Part of the uncertainty stems from the fact that so much of what happens in global markets is dependent on government actions, which can distort prices and affect supplies.
“Most of our funds are in an uncomfortable position in that the fundamentals are bearish, but the governments are intervening,” said Harold Yoon, chief investment officer at Hong Kong-based SAIL Advisors Ltd., which invests in hedge funds on behalf of clients. “Instead, managers have focused on tactical trading; shorting when markets are getting bullish and then covering into panic-driven selling.”
Short sellers borrow stocks and sell them in hope of profiting by repurchasing the securities later at a lower price and returning them to the holder.
‘A Temporary Respite’
In Europe, the debt of Ireland, Portugal and Greece has been downgraded to junk as the countries struggle to balance budgets and remain solvent. While Greece won a reprieve last month with 12 billion euros ($16.9 billion) in aid in exchange for austerity measures, European finance ministers have failed to present a solution to the debt crisis that’s threatening to spread to Italy, the euro zone’s third-biggest economy.
“While we’ve had a temporary respite on Greece, the problem hasn’t been eradicated and there’s potential for more negative surprises as the Greek plans are implemented,” said Bruno Usai, who co-runs the $1.2 billion Pelagus Capital hedge fund at London-based Mako Investment Managers LLP. “It will take some time, possibly until the end of the year, before we see a full recovery of risk appetite” among money managers.
In China, the world’s third-largest economy, the government is struggling to contain inflation, curb lending and keep the real estate market from overheating. China’s gross domestic product grew at a 9.5 percent annual rate in the second quarter, the slowest pace in almost two years. Consumer prices climbed 6.4 percent in June from a year ago, the most since 2008, government data released July 9 show.
End in Sight
In the U.S., investors are watching Republicans and Democrats battle over whether they will cut the deficit or figure out a way to raise the $14.3 trillion debt ceiling before the government’s borrowing authority expires on Aug. 2.
Federal Reserve Chairman Ben S. Bernanke told the House Financial Services Committee on July 13 that a failure by Congress to raise the nation’s debt limit would lead to a“major crisis” and send “shock waves” through the financial system.

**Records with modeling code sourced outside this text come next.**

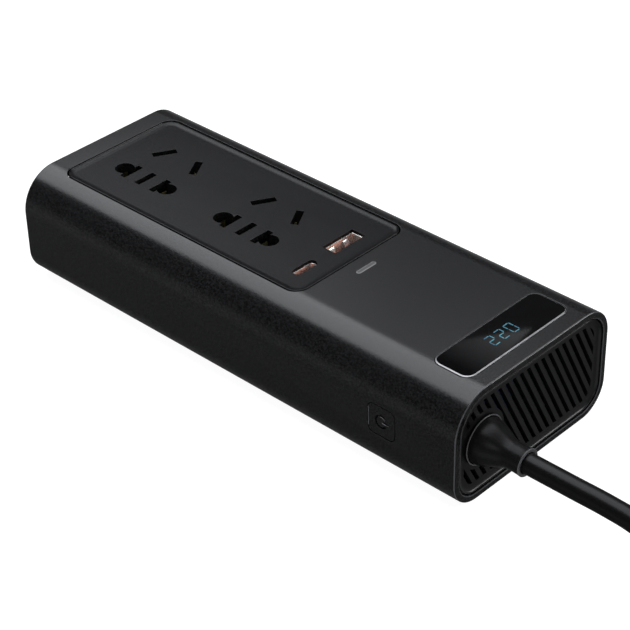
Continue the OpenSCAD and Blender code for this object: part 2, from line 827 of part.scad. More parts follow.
module plug_fuse() color("#cfd8dc")
  bar_x(plug_x + tip_back - fuse_l, plug_x + tip_back, 3.15, plug_y, plug_z);

// Coil spring behind the fuse, drawn as short as the tip's travel makes it
module tip_spring() color("silver") {
  start = boot_l + 4 + spring_wire_r;
  end = tip_back - fuse_l - tip_travel - spring_wire_r - 0.1;
  steps = spring_turns * 12;
  sweep(
    [for (i = [0:steps])
      let(a = 360 * spring_turns * i / steps)
      [plug_x + start + (end - start) * i / steps, plug_y + spring_r * cos(a), plug_z + spring_r * sin(a)]],
    spring_wire_r, 6, [1, 0, 0]
  );
}

// Bowed strip that presses on one side of the vehicle's socket; side is 0 for +Y and 1 for -Y
module side_contact(side) color("silver") side_place(side) {
  bow_r = 30;
  strip_t = 0.5;
  centre = barrel_r + side_travel - bow_r;
  along_z(-2.2, 2.2) translate([grip_x1 + 16, 0]) intersection() {
    difference() {
      translate([0, centre]) circle(bow_r, $fn = 128);
      translate([0, centre]) circle(bow_r - strip_t, $fn = 128);
    }
    translate([-10.5, 0]) square([21, 20]);
  }
}

housing();
front_grille();
rear_grille();
socket_panel();
socket_base(outlets[0]);  // socket_base_a
socket_base(outlets[1]);  // socket_base_b
pole_contact(outlets[0], -1);  // left_contact_a
pole_contact(outlets[0], 1);  // right_contact_a
earth_contact(outlets[0]);  // earth_contact_a
pole_contact(outlets[1], -1);  // left_contact_b
pole_contact(outlets[1], 1);  // right_contact_b
earth_contact(outlets[1]);  // earth_contact_b
usb_a_shell();
usb_a_tongue();
usb_c_shell();
usb_c_tongue();
usb_board();
indicator_lens();
indicator_led();
display_trim();
display_window();
display_digits();
display_board();
power_button();
switch_plunger();
tact_switch();
switch_board();
main_board();
transformer_core();
transformer_bobbin();
transformer_winding();
choke_core();
choke_winding();
electrolytic_capacitors();
filter_capacitor();
heat_sink_a();
heat_sink_b();
power_transistors();
control_chip();
fan_frame();
fan_rotor();
fan_screws();
board_screws();
base_screws();
rubber_feet();
strain_relief();
positive_lead();
negative_lead();
cord_case_side();
cord_coil();
cord_plug_side();
cord_tie();
plug_boot();
plug_shell();
plug_nose();
plug_tip();
plug_fuse();
tip_spring();
side_contact(0);  // side_contact_a
side_contact(1);  // side_contact_b
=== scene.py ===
import json
import math

import bmesh
import bpy
from mathutils import Matrix, Vector


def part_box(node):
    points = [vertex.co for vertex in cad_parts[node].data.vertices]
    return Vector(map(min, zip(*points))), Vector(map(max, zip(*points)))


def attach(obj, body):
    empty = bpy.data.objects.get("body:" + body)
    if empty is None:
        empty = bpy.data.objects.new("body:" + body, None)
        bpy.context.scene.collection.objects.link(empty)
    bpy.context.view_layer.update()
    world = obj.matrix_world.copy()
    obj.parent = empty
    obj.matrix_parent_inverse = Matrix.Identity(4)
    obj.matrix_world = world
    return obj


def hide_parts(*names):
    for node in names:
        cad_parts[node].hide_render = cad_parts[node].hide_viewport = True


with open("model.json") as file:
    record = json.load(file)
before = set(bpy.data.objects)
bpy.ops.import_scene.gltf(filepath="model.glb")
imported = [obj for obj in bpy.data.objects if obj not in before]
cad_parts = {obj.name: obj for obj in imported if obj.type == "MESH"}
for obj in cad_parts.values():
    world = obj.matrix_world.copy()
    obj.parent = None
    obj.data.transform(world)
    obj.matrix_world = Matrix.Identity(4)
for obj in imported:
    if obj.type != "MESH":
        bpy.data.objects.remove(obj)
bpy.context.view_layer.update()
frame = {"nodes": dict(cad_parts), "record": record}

MM = 0.001


def box_mm(node):
    """Lowest and highest corner of a CAD node, in mm to a hundredth."""
    return [tuple(round(c / MM, 2) for c in corner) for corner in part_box(node)]


def middle(node):
    """Middle of a CAD node's box, in mm to a hundredth."""
    low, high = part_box(node)
    return tuple(round((a + b) / 2 / MM, 2) for a, b in zip(low, high))


# ---------------------------------------------------------------- camera

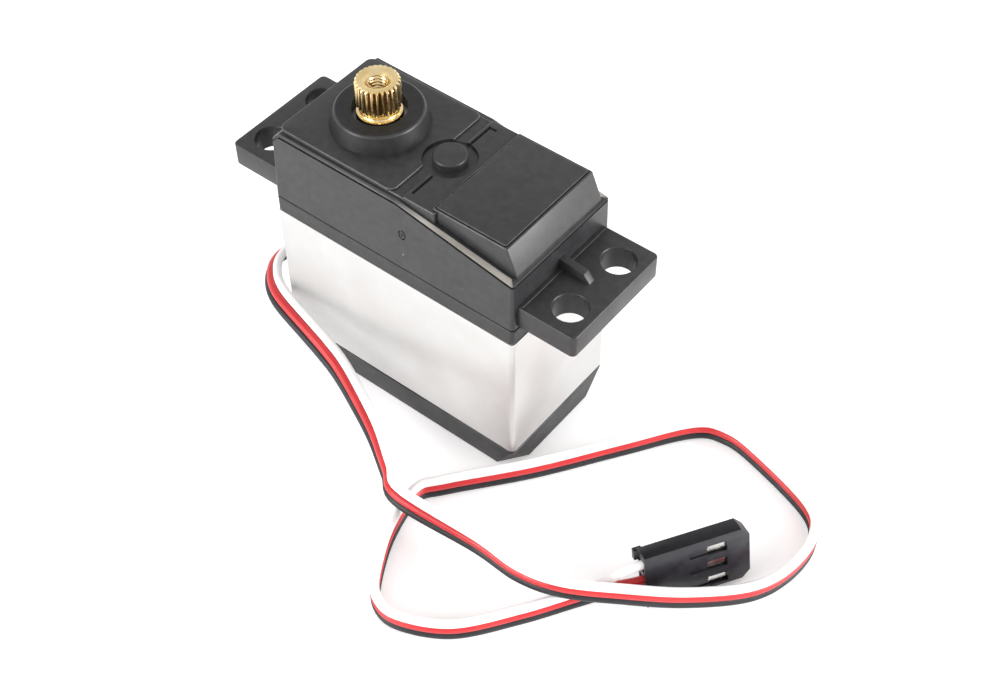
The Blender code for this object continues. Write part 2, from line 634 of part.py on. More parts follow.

Harry Lengsfield, co-founder of KLS Diversified Asset Management, said he’s been cutting back risk since mid-May, adding that he’s optimistic that things will become clearer soon.
“While de-risking was the right thing to do, we’re getting close to the end now,” said Lengsfield, whose New York-based hedge fund manages $900 million. “We’ve seen a significant widening of spreads, which throws up a number of good opportunities over the coming weeks.”
‘Big Moves Developing’
This time last year, hedge funds curbed trading for some of the same reasons they’re hesitant this year, mainly uncertainty over the health of Greece and other European countries and the ability of China to continue to grow while controlling inflation.
It was only in late August, when the Federal Reserve said it would start buying $600 billion in U.S. Treasuries — the second round of quantitative easing that became known as QE2 –that funds starting taking on risk again.
This year, so-called macro managers have been forced to make short-term wagers because the longer-term thematic trades haven’t worked for them, Mark Enman, head of the global-trading team within hedge-fund research at Man Investments in New York, said in a telephone interview.
“But we could be close to something happening,” said Enman, whose firm farms out money to hedge funds. “If issues like the debt ceiling in the U.S. and European debt crisis are resolved, you could see big moves over a short period of time.”
A number of events could trigger the big market moves that hedge fund managers love, traders and investors say.
“It’s conceivable that if Greece were to default, that would spark a rally in the markets,” said Sander Gerber, founder of Hudson Bay Capital Management LP, a $1 billion multistrategy hedge fund in New York. “Often, disasters mark the bottom.”
Robert Gibbins, chief investment officer of Autonomy Capital Research LLP, a $2 billion hedge fund based in New York, said he’s looking at three big questions this year, all of which he expects to be answered soon.
The first is whether China can make the transition from investment-led growth to consumer-led growth. If consumer spending doesn’t increase, then the country won’t be able sustain its shift toward urbanization, which is part of the government’s current five-year plan, Gibbons said.
A slowing Chinese economy may send commodity prices lower, which in turn would hurt the economies of emerging markets such as Brazil and Russia that produce fuel and food for China. Lower crude oil prices might also halt the European Central Bank’s plan to continue raising interest rates, which would strengthen the dollar against the euro.
The second question is whether the U.S. government is willing to boost its infrastructure spending at a time when Congress is struggling to cut the nation’s deficit, Gibbons said. A failure to spur growth will send stocks down in the U.S. and keep the dollar weak, he said.
“The private sector is deleveraging and corporations aren’t deploying cash, so the government has to take up the slack,” Gibbons said.
The third issue, Gibbons said, is whether European finance ministers can agree to using joint bond issuance as a way to tackle the debt crisis in the 17-nation euro area.
For Soros, while a Greek default may be inevitable, it needn’t be disorderly.
“While some contagion will be unavoidable — whatever happens to Greece is likely to spread to Portugal, and Ireland’s financial position, too, could become unsustainable — the rest of the euro zone needs to be ringfenced,” Soros wrote in the Financial Times last week.